A good DSLR with a macro attachment should also work, but it's hard to think how to make it conveniently portable (and immune to water/foam damage) for a live bubble-testing event.
All I know after the image processing is the number of pixels making up a "blob". I can call this an area, A, so I know that if this was a circle, the radius would be given by Α=πr². Now I have the pseudo-radius, r=√(A/π), of each blob. I can then say that the surface area of the bubble is 4πr² and its volume is 4/3πr³. This allows me, for each radius bin (though I plot it as the more comfortable diameter), to know the Number of bubbles in that bin, the Area of those bubbles and their Volume.
To report the results, for simplicity I give a Number, Area and Volume mean value to capture an "average". For those familiar with the topic, these values are D[1,0], D[2,1] and D[3,2]. There is also a D-x which you define as D90, D80 etc. via the slider.

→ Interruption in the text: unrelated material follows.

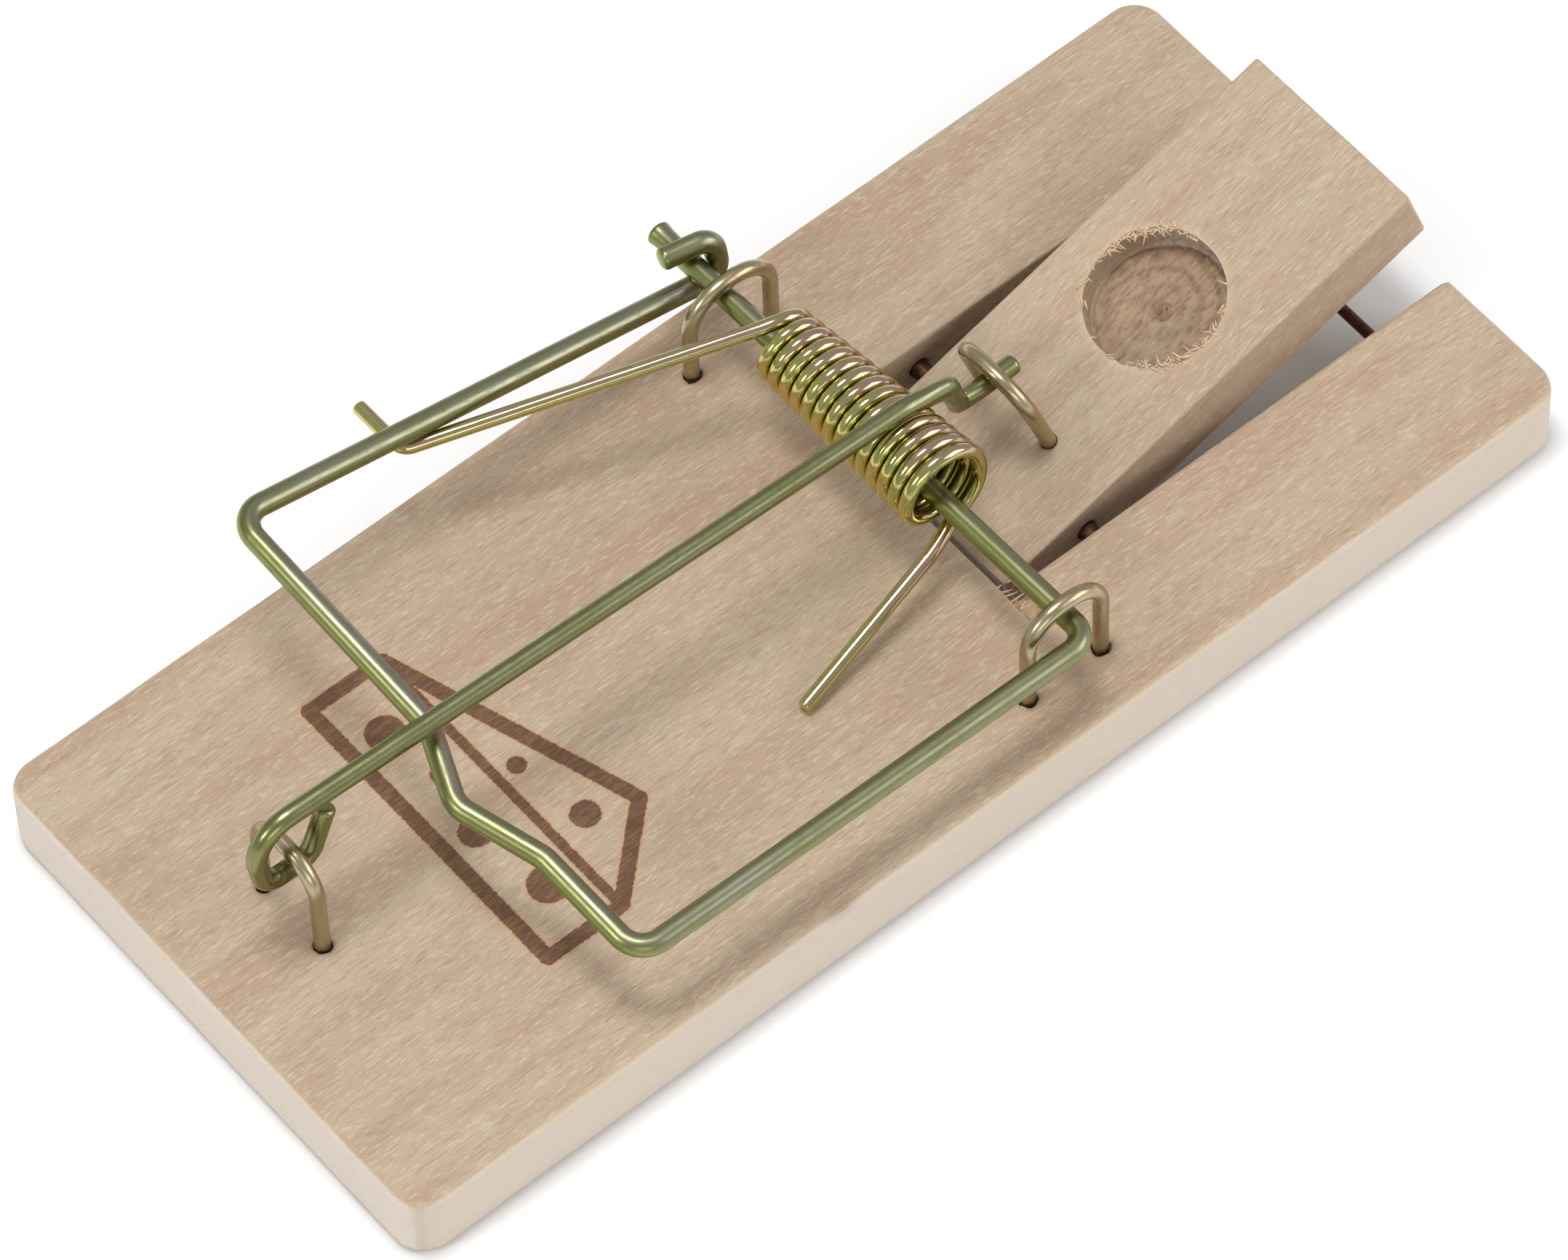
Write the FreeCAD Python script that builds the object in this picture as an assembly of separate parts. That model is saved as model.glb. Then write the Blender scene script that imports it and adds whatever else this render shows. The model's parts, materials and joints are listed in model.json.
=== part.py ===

This is the diameter below which 90%, 80% etc. of the bubbles are found. Other "average" values are available and further options might be added later.
These foam size cumulative distributions can often be described well via a Weibull distribution (look it up on Wikipedia) or, with some equivalence, Rosin-Rammler. By choosing the Weibull we get the two key parameters λ (more or less the half way point of the cumulative curve) and k (the sharpness of the curve - larger = sharper. We also get a mean, median and variance. The fitted curve is provided in the graph so you can check if the calculated Weibull values are meaningful.